Does it look like this?






And lol, I'm not the only one anymore falsely claiming to have a third generation Speed Stacks Stackmat timer:
http://www.pickegg.com/wholesale/speed-stacks-timer-3rd-generation-stackmat-competition-timer.html


----------



## penfold1992 (Oct 31, 2011)

i would just like to know what this timer is about, no idea what it is or if its fake and doesnt work or what XD


----------



## Stefan (Oct 31, 2011)

Well, this one is allegedly fake because only SpeedStacks sells timers with port and because that's not how the port should look like (if I remember the explanation correctly):
http://lightake.com/detail.do/sku.S...Cube_SpeedStack_Blue__Improved_Version_-42653


----------



## Cheese11 (Nov 1, 2011)

It sort of just looks like a glow in the dark one...


----------



## Kirjava (Nov 1, 2011)

Stefan, do you have any idea where it's possible to buy a first gen mat?


----------



## Stefan (Nov 1, 2011)

Kirjava said:


> Stefan, do you have any idea where it's possible to buy a first gen mat?

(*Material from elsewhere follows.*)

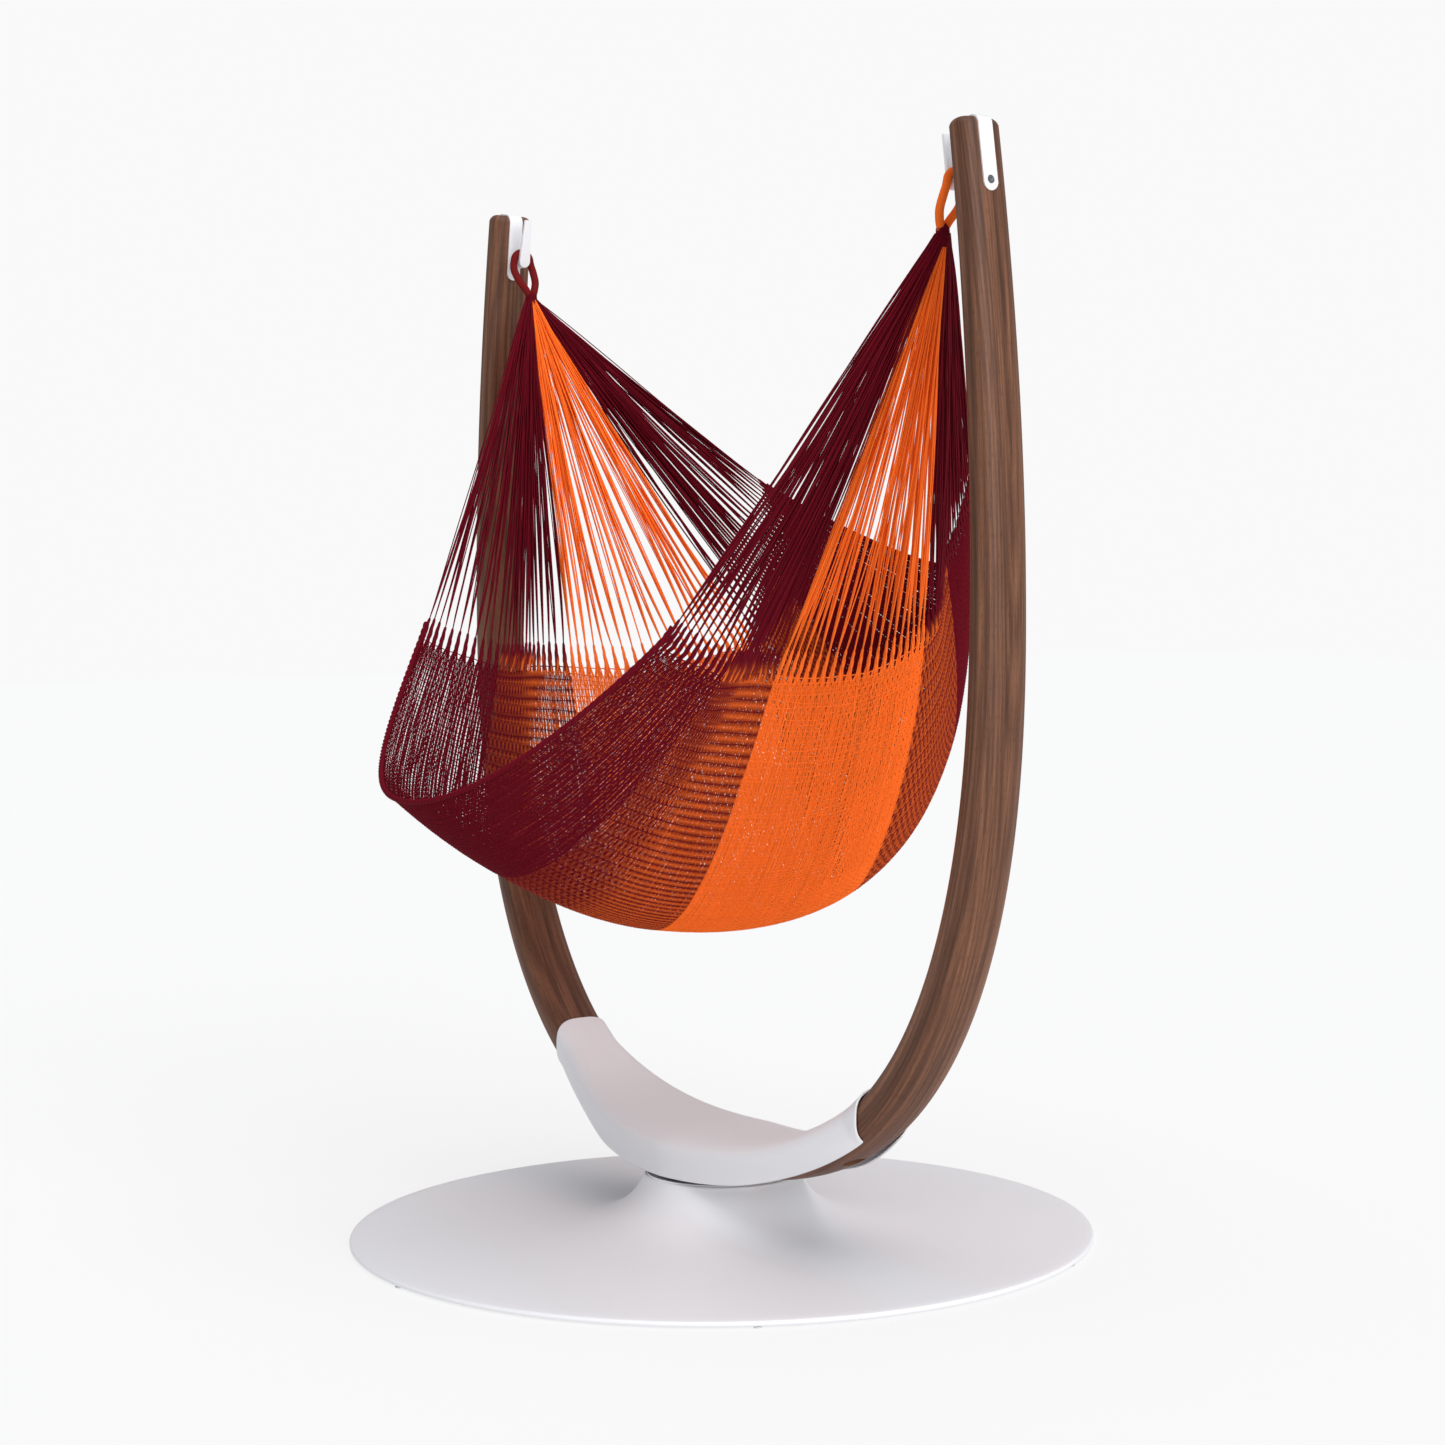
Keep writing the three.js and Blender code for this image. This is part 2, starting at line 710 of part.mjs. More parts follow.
function armCuts() {
  const recess = disc(bolt.recessRadius, -30, bolt.recessDepth, 24);
  const hole = disc(bolt.armRadius + bolt.holeClearance, 0, bolt.armLength + 0.6, 12);
  const planed = new THREE.BoxGeometry(900, 400, 200).translate(0, 0, cradleTop + gap - 100);
  const grooveOutline = strapOutline(-hook.inset - hook.slotClearance, 40);
  const width = hook.width + 2 * hook.slotClearance;
  const topZ = arch.topZ + 100;
  const groove = toManifold(plateInXZ(grooveOutline, width));
  const middle = toManifold(new THREE.BoxGeometry(200, 200, 500)
    .translate(topStation.point.x + 100 + 6, 0, arch.topZ));
  const slotEnd = hook.slotClearance;
  const outerSlot = groove.intersect(middle).intersect(roundEnded(width, width, hook.outerEndZ - slotEnd, topZ));
  const innerSlot = groove.subtract(middle).intersect(roundEnded(width, width, hook.innerEndZ - slotEnd, topZ));
  const cuts = [
    toManifold(placeUnderArm(recess)),
    toManifold(placeUnderArm(hole)),
    toManifold(planed),
    outerSlot,
    innerSlot,
    toManifold(strapBolt(bolt.holeClearance)),
  ];
  bolt.cradleX.forEach((x) => {
    const top = cradleBottom - gap + bolt.cradleLength + 0.6;
    cuts.push(toManifold(disc(bolt.cradleRadius + bolt.holeClearance, 0, top, 12).translate(x, 0, 0)));
  });
  const footGap = new THREE.BoxGeometry(200, 400, 400);
  cuts.push(toManifold(footGap.translate(wood.footGap / 2 - 100, 0, footZ)));
  return cuts;
}

function arms() {
  let arm = toManifold(loft(woodBlank()));
  armCuts().forEach((cut) => {
    arm = arm.subtract(cut);
  });
  const hookSolid = hookBody().subtract(toManifold(strapBolt(bolt.holeClearance)));
  const boltPiece = strapBolt(0);
  const { washer, screw } = armHardware();
  sides.forEach(([name, side]) => {
    addPart(`${name}_arm`, onSide(toGeometry(arm), side), walnut);
    addPart(`${name}_hook`, onSide(toGeometry(hookSolid), side), whiteCoat);
    addPart(`${name}_strap_bolt`, onSide(boltPiece, side), zinc);
    addPart(`${name}_arm_bolt`, onSide(screw, side), zinc);
    addPart(`${name}_arm_washer`, onSide(washer, side), zinc);
  });
}

// ---- saddle ------------------------------------------------------------------------------------

// The saddle's half width at its lower edge: boat shaped, widest in the middle.
function boatHalfWidth(x) {
  const share = Math.min(Math.abs(x) / saddle.halfLength, 1);
  const blend = share ** saddle.taperPower;
  return THREE.MathUtils.lerp(saddle.middleHalfWidth, saddle.endHalfWidth, blend);
}

// One long line of the saddle's skin over the right arm: the wood's own section line at this angle,
// moved out by offset and spread to the boat shape.
function saddleLine(stations, degrees, offset) {
  const angle = THREE.MathUtils.degToRad(degrees);
  const [depth, wide] = sectionPoint(angle);
  const below = depth > 0;
  return stations.map((s) => {
    const boat = boatHalfWidth(s.point.x) - saddle.skin - saddle.woodClearance;
    const half = widthAt(s.share) / 2;
    const round = wide * (Math.max(half, boat) + offset);
    const upright = Math.max(wide * half, boat) + offset;
    const tuck = below ? THREE.MathUtils.smoothstep(s.point.x, saddle.tuckFrom, saddle.halfLength) : 1;
    const reach = depth * (thicknessAt(s.share) / 2 + offset);
    const point = s.point.clone().addScaledVector(s.outward, reach);
    point.y = THREE.MathUtils.lerp(upright, round, tuck);
    return point;
  });
}

function lineAtX(line, x) {
  const i = Math.max(1, line.findIndex((p) => p.x >= x));
  const share = (x - line[i - 1].x) / (line[i].x - line[i - 1].x);
  return line[i - 1].clone().lerp(line[i], share);
}

function saddleCover() {
  const stations = archStations(240).slice(0, 120);
  const angles = saddle.sectionAngles;
  const skins = [saddle.woodClearance, saddle.woodClearance + saddle.skin].map((offset) =>
    angles.map((degrees) => saddleLine(stations, degrees, offset)));
  const steps = 28;
  const rings = [];
  for (let i = 0; i <= steps; i++) {
    const x = saddle.halfLength * (2 * i / steps - 1);
    const [inside, outside] = skins.map((lines) => {
      const half = lines.map((line) => lineAtX(line, Math.abs(x)).setX(x));
      const other = half.slice(0, -1).reverse().map((p) => new THREE.Vector3(x, -p.y, p.z));
      return [...half, ...other];
    });
    rings.push([...outside, ...inside.reverse()]);
  }
  return stripLoft(rings, rings[0].length / 2);
}

// ---- hammock -----------------------------------------------------------------------------------

// Smooth curve through evenly spaced values, v from 0 to 1.
function smooth(values, v) {
  const last = values.length - 1;
  const at = THREE.MathUtils.clamp(v, 0, 1) * last;
  const i = Math.min(Math.floor(at), last - 1);
  const t = at - i;
  const value = (k) => values[THREE.MathUtils.clamp(k, 0, last)];
  const [a, b, c, d] = [value(i - 1), value(i), value(i + 1), value(i + 2)];
  return b + 0.5 * t * (c - a + t * (2 * a - 5 * b + 4 * c - d + t * (3 * (b - c) + d - a)));
}

const warpValue = (key, v) => smooth(warpLines.map((line) => line[key]), v);

// Point of the net: v across from front to back, t along a warp, with the knots at -1 and 1 and the
// apexes at -2 and 2.
function netPoint(v, t) {
  const knotX = netSpread * warpValue('knotX', v);
  const knotDrop = netDepth * warpValue('knotDrop', v);
  const side = Math.abs(t);
  const inWeave = side <= 1;
  const x = inWeave ? knotX * side : knotX + (net.apexX - knotX) * (side - 1);
  const sagging = (netDepth * warpValue('drop', v) - knotDrop) * (1 - side ** warpValue('sag', v));
  const drop = inWeave ? knotDrop + sagging : knotDrop * (2 - side);
  const turn = inWeave ? 1 - side ** 2 : 0;
  const degrees = THREE.MathUtils.lerp(warpValue('knotAngle', v), warpValue('midAngle', v), turn);
  const angle = THREE.MathUtils.degToRad(degrees);
  return new THREE.Vector3(Math.sign(t) * x, drop * Math.sin(angle), net.apexZ - drop * Math.cos(angle));
}

// How far v runs for one millimetre across the net at t, near v.
function acrossRate(v, t) {
  const step = 0.02;
  const low = Math.max(0, v - step);
  const high = Math.min(1, v + step);
  return (high - low) / netPoint(low, t).distanceTo(netPoint(high, t));
}

function netPanel(v0, v1, t0, t1, margins, thickness, uSteps, vSteps) {
  const at = (u, w) => {
    const t = t0 + (t1 - t0) * u;
    const start = v0 + margins[0] * acrossRate(v0, t);
    const end = v1 - margins[1] * acrossRate(v1, t);
    return netPoint(start + (end - start) * w, t);
  };
  return sheet(at, thickness, uSteps, vSteps);
}

function weave() {
  const bands = [
    ['bed_front_band', maroonYarn],
    ['bed_front_stripe', mixedYarn],
    ['bed_middle', orangeYarn],
    ['bed_back_stripe', mixedYarn],
    ['bed_back_band', maroonYarn],
  ];
  const knotGap = 0.004;
  bands.forEach(([name, material], i) => {
    const first = i === 0;
    const last = i === bands.length - 1;
    const margins = [first ? net.selvedgeInset : gap, last ? net.selvedgeInset : gap];
    const [v0, v1] = [i / bands.length, (i + 1) / bands.length];
    const thickness = net.bandThickness[i];
    const panel = netPanel(v0, v1, -1 + knotGap, 1 - knotGap, margins, thickness, 18, 3);
    addPart(name, panel, material);
  });
}

function strands() {
  const fans = [
    ['front_strands', 0, 0.4, maroonYarn, 6],
    ['middle_strands', 0.4, 0.6, orangeYarn, 3],
    ['back_strands', 0.6, 1, maroonYarn, 6],
  ];
  const knotGap = 0.006;
  sides.forEach(([name, side]) => {
    fans.forEach(([fan, v0, v1, material, steps]) => {
      const margins = [0.5, 0.5];
      const t0 = side * (1 + knotGap);
      const t1 = side * (1 + net.strandReach);
      const panel = netPanel(v0, v1, t0, t1, margins, net.strandThickness, 6, steps);
      addPart(`${name}_${fan}`, panel, material);
    });
  });
}

function selvedges() {
  [['front_selvedge', 0], ['back_selvedge', 1]].forEach(([name, v]) => {
    const points = [];
    for (let i = 0; i <= 24; i++) {
      points.push(netPoint(v, -0.99 + 1.98 * i / 24));
    }
    addPart(name, ropeAlong(points, net.selvedgeRadius, 8, 26), maroonYarn);
  });
}

// Each end loop lies over its hook's round bar along Y, and both its legs run down into the binding.
// A leg's shape is given by [share of its height, air between it and the middle].
const loopLeg = [[0, 1.8], [0.07, 2.1], [0.22, 7], [0.45, 14], [0.72, 16], [0.9, 14]];

function endLoops() {
  const top = net.apexZ + rope.bindingHeight;
  const start = top + 0.12 * rope.radius;   // clear of the rope's slanting cut end
  const reach = hook.barRadius + gap + rope.radius;
  const leg = loopLeg.map(([share, air]) => {
    const forward = THREE.MathUtils.smoothstep(share, 0, 1);
    const x = THREE.MathUtils.lerp(net.apexX, rope.hangX, forward);
    return new THREE.Vector3(x, rope.radius + air, start + (hook.barZ - start) * share);
  });
  const over = [0, 30, 60].map((degrees) => {
    const angle = THREE.MathUtils.degToRad(degrees);
    const z = hook.barZ + reach * Math.sin(angle);
    return new THREE.Vector3(rope.hangX, reach * Math.cos(angle), z);
  });
  const half = [...leg, ...over];
  const crossing = new THREE.Vector3(rope.hangX, 0, hook.barZ + reach);
  const otherHalf = half.map((p) => new THREE.Vector3(p.x, -p.y, p.z)).reverse();
  const loop = ropeAlong([...half, crossing, ...otherHalf], rope.radius, 8, 24);
  const r = rope.bindingRadius;
  const binding = turned([
    [0, net.apexZ],
    [r * 0.8, net.apexZ],
    [r, net.apexZ + r * 0.4],
    [r, top - r * 0.4],
    [r * 0.85, top],
    [0, top],
  ], 16).translate(net.apexX, 0, 0);
  const colours = { left: maroonYarn, right: orangeYarn };
  sides.forEach(([name, side]) => {
    addPart(`${name}_end_loop`, onSide(loop, side), colours[name]);
    addPart(`${name}_loop_binding`, onSide(binding, side), maroonYarn);
  });
}

// ---- assembly ----------------------------------------------------------------------------------

addPart('base_plate', basePlate(), whiteCoat);
glidePads();
swivelParts();
cradle();
arms();
addPart('saddle', saddleCover(), whiteCoat);
weave();
strands();
selvedges();
endLoops();

export default object;
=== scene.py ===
"""Looks of a net hammock chair on a bentwood stand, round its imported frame. Metres, +Z up."""

import math

import bmesh
import bpy
import numpy as np
from mathutils import Matrix, Vector


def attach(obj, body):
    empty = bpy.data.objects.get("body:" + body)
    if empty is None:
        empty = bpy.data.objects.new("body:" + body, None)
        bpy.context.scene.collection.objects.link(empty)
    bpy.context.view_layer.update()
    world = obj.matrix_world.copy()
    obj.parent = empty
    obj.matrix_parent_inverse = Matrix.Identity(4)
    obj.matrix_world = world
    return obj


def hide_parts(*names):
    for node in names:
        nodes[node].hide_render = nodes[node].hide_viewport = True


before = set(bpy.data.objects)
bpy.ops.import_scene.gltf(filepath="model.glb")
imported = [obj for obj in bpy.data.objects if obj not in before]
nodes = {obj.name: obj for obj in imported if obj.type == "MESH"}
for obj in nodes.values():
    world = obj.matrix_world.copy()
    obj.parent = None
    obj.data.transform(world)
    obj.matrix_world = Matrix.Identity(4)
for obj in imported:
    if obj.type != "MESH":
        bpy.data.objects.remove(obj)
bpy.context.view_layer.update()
rng = np.random.default_rng(11)

# ---- camera and studio ---------------------------------------------------------------------------

camera_data = bpy.data.cameras.new("camera")
camera = bpy.data.objects.new("camera", camera_data)
bpy.context.scene.collection.objects.link(camera)
bpy.context.scene.camera = camera
camera_data.lens = 70.56
camera_data.sensor_width = 36
camera_data.shift_x = -0.0375
camera_data.shift_y = -0.0175
camera_data.clip_end = 100

TURN, DIP, ROLL = 0.943877, 0.041504, -0.005907  # radians
EYE = (4.45172, -3.08829, 1.25723)
ahead = Vector((-math.sin(TURN) * math.cos(DIP), math.cos(TURN) * math.cos(DIP), -math.sin(DIP)))
level = Vector((math.cos(TURN), math.sin(TURN), 0))
above = level.cross(ahead)
right = math.cos(ROLL) * level + math.sin(ROLL) * above
upward = math.cos(ROLL) * above - math.sin(ROLL) * level
camera.matrix_world = Matrix.Translation(EYE) @ Matrix(
    (right, upward, -ahead)).transposed().to_4x4()


def smoothstep(x, low, high):
    """0 below low, 1 above high, and an even ease between them."""
    s = np.clip((x - low) / (high - low), 0, 1)
    return s * s * (3 - 2 * s)


def linear(hexcode):
    """sRGB hex colour as linear RGBA."""
    parts = [int(hexcode[i:i + 2], 16) / 255 for i in (1, 3, 5)]
    return [c / 12.92 if c <= 0.04045 else ((c + 0.055) / 1.055) ** 2.4 for c in parts] + [1]


bpy.context.scene.view_settings.view_transform = "Standard"
bpy.context.scene.view_settings.look = "None"

world = bpy.data.worlds.new("pale studio")
bpy.context.scene.world = world
world.use_nodes = True
sky = world.node_tree
fill = sky.nodes["Background"]
fill.inputs["Color"].default_value = linear("#f2f4f8")
fill.inputs["Strength"].default_value = 0.56
paper = sky.nodes.new("ShaderNodeBackground")
paper.inputs["Color"].default_value = linear("#f9f9f9")
seen = sky.nodes.new("ShaderNodeLightPath")
either = sky.nodes.new("ShaderNodeMixShader")
sky.links.new(seen.outputs["Is Camera Ray"], either.inputs[0])
sky.links.new(fill.outputs[0], either.inputs[1])
sky.links.new(paper.outputs[0], either.inputs[2])
sky.links.new(either.outputs[0], sky.nodes["World Output"].inputs["Surface"])


def soft_sun(name, strength, spread, towards):
    data = bpy.data.lights.new(name, "SUN")
    data.energy = strength
    data.angle = math.radians(spread)
    lamp = bpy.data.objects.new(name, data)
    bpy.context.scene.collection.objects.link(lamp)
    lamp.rotation_mode = "QUATERNION"
    lamp.rotation_quaternion = Vector(towards).to_track_quat("-Z", "Y")


soft_sun("overhead softbox", 1.38, 60, (-0.35, 0.1, -1))
soft_sun("side softbox", 1.6, 40, (-1, 0.1, -0.35))

# ---- node helpers --------------------------------------------------------------------------------


def add_node(tree, kind, links=None, **settings):
    """Adds a node, sets its properties, and fills its inputs from values or nodes' sockets."""
    made = tree.nodes.new(kind)
    for name, value in settings.items():
        setattr(made, name, value)
    for key, value in (links or {}).items():
        socket = made.inputs[key]
        if isinstance(value, bpy.types.NodeSocket):
            tree.links.new(value, socket)
        elif isinstance(value, bpy.types.Node):
            tree.links.new(value.outputs[0], socket)
        else:
            socket.default_value = value
    return made


def new_material(name):
    material = bpy.data.materials.new(name)
    material.use_nodes = True
    tree = material.node_tree
    return material, tree, tree.nodes["Principled BSDF"]


def set_inputs(shader, **values):
    for name, value in values.items():
        shader.inputs[name.replace("_", " ")].default_value = value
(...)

I think pretty much the only way would be to ask "old" cubers/stackers who bought some before the new version came out. Those of us still active probably all have a newer one now and don't use the old one anymore. Or ask Seventowns, Dave and Chrisi organized competitions/demonstrations back then already and maybe they still have some? Or if you want, you can have mine. Just know that I photoshopped the picture a bit for the hoax (the black part above the sensors is a bit chipped).


----------